Rover traverse-optimizing planner for multi-objective deployment scenarios

Currently, traverse/mission planning for deployed rovers (e.g., on Mars) requires planetary scientists to spend many hours in laborious surface terrain analysis, with the goal of minimizing some traverse aspects (e.g., distance) and maximizing others (e.g., smoothness). This is a largely manual process, and the results are at best functional compromises balancing the various potentially mutually exclusive optimization goals. The Rover Traverse Optimizing Planner (RTOP) introduced here is an automated system which generates optimized traverses using a multivariate stochastic optimization algorithm based on terrain data.

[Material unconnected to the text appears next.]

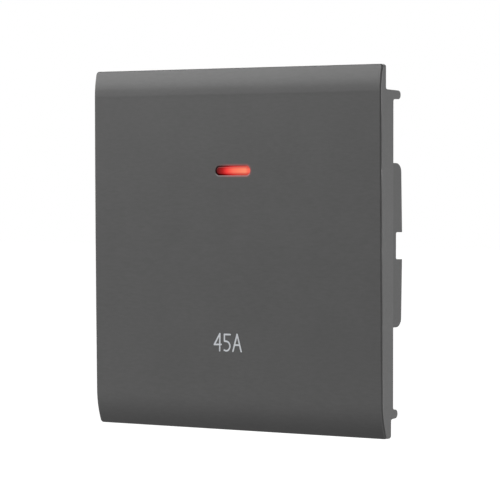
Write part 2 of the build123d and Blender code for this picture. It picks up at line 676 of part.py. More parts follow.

RTOP makes it possible to quickly and accurately generate traverses optimized in numerous simultaneous constraints, such as: lowest number of deployment segments, shortest traverse based on 3D Euclidian distance measure, smoothest traverse with respect to terrain roughness, least altitude change, or any combination of these. Additional constraints which are supported by the terrain data can be added directly to the system. Waypoints (as well as avoidance points) can be assigned to each traverse, and numerous alternate (Pareto-optimal) traverses can be generated for each deployment scenario. Depending on ground-truth in-situ assessment of terrain data traversability by a deployed rover (e.g., Curiosity), RTOP allows for frequent replanning of traverses/missions.